L’estate può essere un buon momento per scoprire la magia dell’arte, visitando musei, pinacoteche oppure chiese e palazzi storici. Se non si è dei grandi appassionati o ci si sente dei pesci fuor d’acqua tra dipinti, affreschi e sculture, ci viene in aiuto Costantino D’Orazio con il suo recente “Detective dell’arte” (Piemme, 2024, Euro 17,90, pp. 144). Si tratta di un manuale giocoso e divertente per giovani e appassionati investigatori dell'arte in cui trovare gli indizi per riconoscere a colpo sicuro trenta personaggi, per saper leggere i gesti dei protagonisti dei dipinti e cogliere i dettagli, in un viaggio artistico appassionante come un giallo: perché ogni opera d'arte è un mistero da svelare e non solo qualcosa di meraviglioso da osservare.

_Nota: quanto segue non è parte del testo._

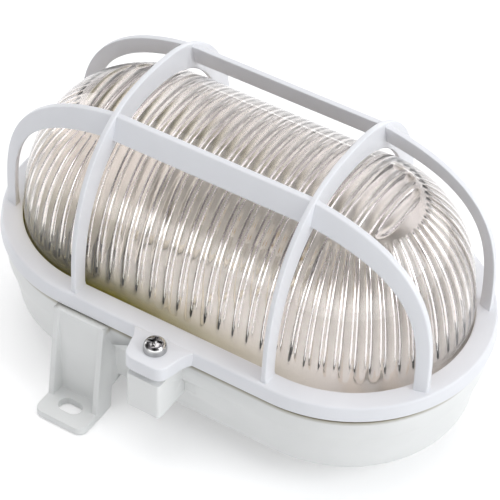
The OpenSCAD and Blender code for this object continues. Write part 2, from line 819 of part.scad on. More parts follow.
module terminal_block() color([0.96, 0.96, 0.94])
    translate([0, terminal_y, floor_z])
        difference() {
            translate([-pole_w - pole_gap / 2, -terminal_d / 2, 0])
                cube([2 * pole_w + pole_gap, terminal_d, terminal_h]);
            translate([-pole_gap / 2, -terminal_d, terminal_h / 2])
                cube([pole_gap, 2 * terminal_d, terminal_h]);
            for (s = [-1, 1], e = [-1, 1])
                translate([s * pole_x, e * terminal_d / 4, terminal_h - clamp_h - clamp_in])
                    cylinder(h = clamp_h + clamp_in + past, d = clamp_d + 2 * fit);
            for (s = [-1, 1])
                translate([s * pole_x, -terminal_d / 2 - past, terminal_h / 3])
                    rotate([-90, 0, 0])
                        cylinder(h = entry_l + past, d = lead_d + wire_room);
        }

module terminal_screw(s, e) color(brass)
    translate([s * pole_x, terminal_y + e * terminal_d / 4,
               floor_z + terminal_h - clamp_h - clamp_in])
        difference() {
            cylinder(h = clamp_h, d = clamp_d);
            translate([-clamp_d, -clamp_slot_w / 2, clamp_h - clamp_slot_h])
                cube([2 * clamp_d, clamp_slot_w, clamp_slot_h + past]);
        }

module terminal_screw_1() terminal_screw(-1, -1);
module terminal_screw_2() terminal_screw(-1, 1);
module terminal_screw_3() terminal_screw(1, -1);
module terminal_screw_4() terminal_screw(1, 1);

// Lead swept as a tube of eight sides through its points
lead_sides = 8;

function ring_at(p, d) =
    let (z = d / norm(d), ref = abs(z[2]) > 0.9 ? [1, 0, 0] : [0, 0, 1],
         u = cross(ref, z) / norm(cross(ref, z)), v = cross(z, u))
        [for (k = [0:lead_sides - 1])
            p + lead_d / 2 * (cos(360 * k / lead_sides) * u + sin(360 * k / lead_sides) * v)];

// Point of a smooth curve through a list of points
function smooth(p, i, t) =
    let (a = p[max(i - 1, 0)], b = p[i], c = p[i + 1], d = p[min(i + 2, len(p) - 1)])
        0.5 * (2 * b + (c - a) * t + (2 * a - 5 * b + 4 * c - d) * t * t
               + (3 * b - a - 3 * c + d) * t * t * t);

module lead(route) {
    steps = 4;
    path = concat([for (i = [0:len(route) - 2], k = [0:steps - 1]) smooth(route, i, k / steps)],
                  [route[len(route) - 1]]);
    last = len(path) - 1;
    rows = [for (i = [0:last])
        ring_at(path[i], path[min(i + 1, last)] - path[max(i - 1, 0)])];
    n = lead_sides;
    sides = [for (i = [0:last - 1], k = [0:n - 1])
        [n * i + k, n * i + n + k, n * i + n + (k + 1) % n, n * i + (k + 1) % n]];
    polyhedron([for (r = rows, p = r) p],
               concat([[for (k = [0:n - 1]) k]], sides, [[for (k = [n - 1:-1:0]) n * last + k]]),
               convexity = 8);
}

// Route of a lead: out of its pole, across the floor, round under the holder and up into a wire hole
// The pole and the side of the hole are given as -1 or 1
lead_lift = 0.4;
lead_z = floor_z + lead_d / 2 + lead_lift;
lead_out = 6.4;
lead_in = 3;

function lead_route(pole, side) =
    let (entry = [pole * pole_x, terminal_y - terminal_d / 2 + lead_in, floor_z + terminal_h / 3],
         bend = [entry[0], entry[1] - lead_out, lead_z],
         lane = [-wire_x + 24, side * (wire_hole_y + 12), lead_z],
         hole = [-wire_x, side * wire_hole_y, holder_low])
        concat(
            [for (d = [0, lead_out / 2, lead_out]) entry - [0, d, 0]],
            [for (t = [0.3, 0.65]) bend + t * (lane - bend)],
            [lane],
            [for (p = [[16, 10.5, 4], [11, 7.5, 8], [5.5, 3, 9.5]])
                [hole[0] + p[0], side * (wire_hole_y + p[1]), lead_z + p[2]]],
            [for (d = [-lead_in, 0.5, lead_in]) hole + [0, 0, d]]);

module live_lead() color(cream) lead(lead_route(-1, 1));
module neutral_lead() color(cream) lead(lead_route(1, -1));

base_housing();
guard_cage();
glass_dome();
glass_gasket();
cover_screw_front();
cover_screw_rear();
cover_nut_front();
cover_nut_rear();
holder_body();
holder_thread_shell();
centre_contact();
side_contact();
holder_bracket();
holder_screw_left();
holder_screw_right();
bracket_screw_left();
bracket_screw_right();
terminal_block();
terminal_screw_1();
terminal_screw_2();
terminal_screw_3();
terminal_screw_4();
live_lead();
neutral_lead();
cable_grommet();
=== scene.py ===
"""Looks of an oval wall light: fluted glass under a white guard cage, on a white moulded base.

Sizes are in millimetres and become metres where a mesh is made. Floor and lamps are in metres.
"""

import math

import bmesh
import bpy
import numpy as np
from bpy.props import FloatProperty, FloatVectorProperty, IntProperty, PointerProperty
from mathutils import Matrix, Vector


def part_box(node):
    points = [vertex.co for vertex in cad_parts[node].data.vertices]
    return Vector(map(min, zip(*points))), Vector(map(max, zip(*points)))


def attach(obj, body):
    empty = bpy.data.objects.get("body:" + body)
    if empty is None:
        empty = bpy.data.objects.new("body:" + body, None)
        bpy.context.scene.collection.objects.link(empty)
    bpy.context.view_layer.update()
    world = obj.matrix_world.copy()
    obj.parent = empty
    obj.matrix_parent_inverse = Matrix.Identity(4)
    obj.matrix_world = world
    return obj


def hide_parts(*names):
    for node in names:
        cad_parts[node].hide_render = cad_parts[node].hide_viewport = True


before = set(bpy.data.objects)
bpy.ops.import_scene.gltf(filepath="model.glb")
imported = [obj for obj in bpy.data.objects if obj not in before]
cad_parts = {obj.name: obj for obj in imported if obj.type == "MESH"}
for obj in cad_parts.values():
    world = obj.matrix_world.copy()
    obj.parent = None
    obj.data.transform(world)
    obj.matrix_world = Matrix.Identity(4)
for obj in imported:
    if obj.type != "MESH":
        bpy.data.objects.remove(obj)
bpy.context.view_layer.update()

bl_info = {
    "name": "Oval Wall Light",
    "version": (1, 0, 0),
    "blender": (4, 5, 0),
    "location": "View3D > Sidebar > Wall Light",
    "description": "Dresses an oval wall light with fluted glass and a guard cage",
    "category": "Object",
}

MM = 0.001

# Point attributes that the finishes read
FLUTED_SIDE = "fluted_side"
# Share of the painted olive at the glass's foot
PAINTED_FOOT = "painted_foot"
# Rim points that take the painted shade under the cage
SHADED_RIM = "shaded_rim"

# Levels above the wall and radii from the spine, as the solids have them
SPINE_HALF = 40.5
GASKET_TOP = 40.7
FLANGE_TOP = 43.2
RING_LOW = 40.6
RING_TOP = 46.0
RING_IN_R = 42.65
RING_TOP_R = 49.85
RING_R = 50.75
SKIRT_IN_R = 48.15
PLATE_T = RING_TOP - FLANGE_TOP
SCREW_Y = 55.0


# Shapes

# Points nearer than the first distance in metres are merged, and edges shorter than the second go
MERGE_M, DEGENERATE_M = 1e-6, 1e-7
# Faces that meet under the first angle in degrees are joined, and edges over the second rounded
FLAT_TO, BEVEL_FROM = 0.3, 30.0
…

Ancora oggi le opere d’arte hanno spesso una forte connotazione politica, ideologica e sociale e vengono realizzate per trasmettere un messaggio. Con un intento simile furono realizzati nei secoli passati i grandi cicli pittorici e scultorei. Ben pochi dei nostri antenati sapevano, infatti, leggere e per diffondere idee e messaggi in un pubblico analfabeta si ricorreva alle immagini, trasformandole in veri e propri libri fatti di colore e di pietra che raccontassero, per esempio, la storia sacra. Insomma, l’arte doveva stupire e affascinare, ma soprattutto educare.

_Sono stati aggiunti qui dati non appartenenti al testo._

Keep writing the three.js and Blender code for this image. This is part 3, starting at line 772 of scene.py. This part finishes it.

Pensiamo semplicemente alle decorazioni pittoriche o scultoree delle tante chiese del nostro Paese. Tali decorazioni erano pensate per accompagnare il fedele in un percorso di crescita spirituale. Quindi la distribuzione dei soggetti all’interno e all’esterno dell’edificio doveva rispondere a regole ben precise. Il fedele poteva osservare principalmente scene della Bibbia o momenti della vita dei santi e delle sante che erano facilmente identificabili, sia perché ritornavano nelle parole dei predicatori e nelle omelie dei sacerdoti (anche se le messe si tenevano in latino, lingua ormai compresa da pochi), sia perché si trattava di episodi che facevano parte del patrimonio comune delle donne e degli uomini del passato, anche semplicemente perché erano narrate dai cantastorie ai bordi delle strade.

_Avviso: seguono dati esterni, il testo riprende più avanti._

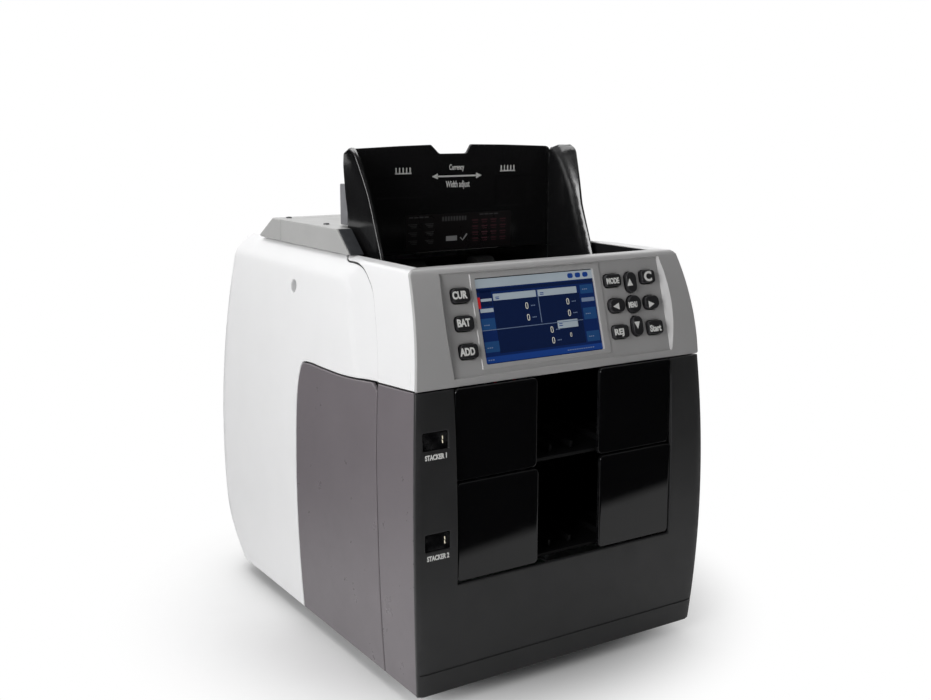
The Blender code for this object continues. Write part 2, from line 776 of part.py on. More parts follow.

Oggi la maggior parte di noi ha perso questo background religioso e culturale e osserva i capolavori della pittura e della scultura non comprendendo appieno la portata del messaggio che essi veicolano. D’Orazio offre in maniera leggera e godibile una grammatica di base per imparare una nuova lingua: quella dell’arte. E ci offre la possibilità di svelare veri e propri misteri, come: “Perché Michelangelo scolpì il suo celeberrimo Mosè con le corna sulla testa?”. Domanda non banale perché Mosè era uomo di Dio e noi siamo soliti associare le corna al demonio. Ebbene, fu tutto il frutto di un errore. In una traduzione della Bibbia molto diffusa nel Cinquecento, nei versetti in cui si narrava la discesa di Mosè dal monte Sinai dopo aver ricevuto le tavole della legge, la parola ebraica karan, che significa “raggi”, venne confusa con il termine keren, “corna”. Quindi Mosè doveva essere raffigurato con raggi luminosi in testa dopo aver incontrato Dio, non cornuto.